**Exercise instructions:**
Repeat every line below exactly, word for word.

**Data provided:**
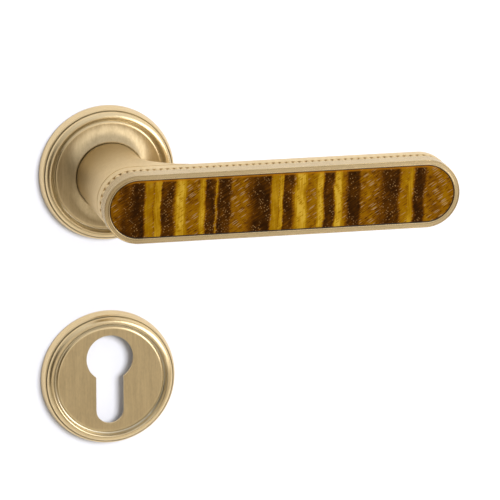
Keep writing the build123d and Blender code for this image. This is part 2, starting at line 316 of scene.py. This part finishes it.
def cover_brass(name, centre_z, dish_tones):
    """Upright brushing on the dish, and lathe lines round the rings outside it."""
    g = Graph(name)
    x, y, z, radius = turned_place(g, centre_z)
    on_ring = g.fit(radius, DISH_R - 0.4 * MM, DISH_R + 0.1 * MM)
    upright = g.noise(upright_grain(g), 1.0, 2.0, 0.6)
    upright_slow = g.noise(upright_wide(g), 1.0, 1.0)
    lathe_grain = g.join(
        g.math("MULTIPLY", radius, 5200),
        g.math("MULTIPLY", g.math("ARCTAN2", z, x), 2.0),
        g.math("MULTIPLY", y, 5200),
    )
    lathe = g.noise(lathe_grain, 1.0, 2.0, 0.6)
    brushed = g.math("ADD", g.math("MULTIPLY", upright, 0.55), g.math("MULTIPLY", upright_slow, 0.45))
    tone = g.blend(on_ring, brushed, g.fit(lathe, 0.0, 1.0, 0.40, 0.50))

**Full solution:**
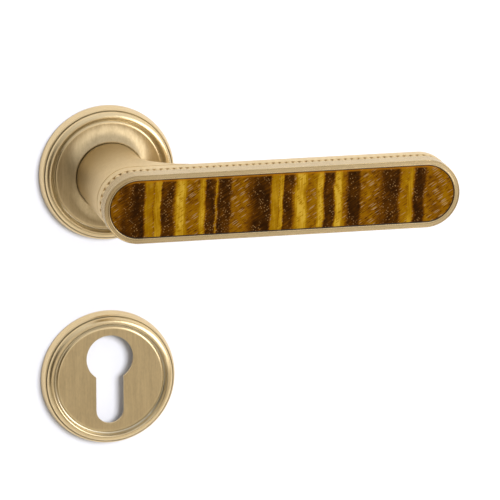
Keep writing the build123d and Blender code for this image. This is part 2, starting at line 316 of scene.py. This part finishes it.
def cover_brass(name, centre_z, dish_tones):
    """Upright brushing on the dish, and lathe lines round the rings outside it."""
    g = Graph(name)
    x, y, z, radius = turned_place(g, centre_z)
    on_ring = g.fit(radius, DISH_R - 0.4 * MM, DISH_R + 0.1 * MM)
    upright = g.noise(upright_grain(g), 1.0, 2.0, 0.6)
    upright_slow = g.noise(upright_wide(g), 1.0, 1.0)
    lathe_grain = g.join(
        g.math("MULTIPLY", radius, 5200),
        g.math("MULTIPLY", g.math("ARCTAN2", z, x), 2.0),
        g.math("MULTIPLY", y, 5200),
    )
    lathe = g.noise(lathe_grain, 1.0, 2.0, 0.6)
    brushed = g.math("ADD", g.math("MULTIPLY", upright, 0.55), g.math("MULTIPLY", upright_slow, 0.45))
    tone = g.blend(on_ring, brushed, g.fit(lathe, 0.0, 1.0, 0.40, 0.50))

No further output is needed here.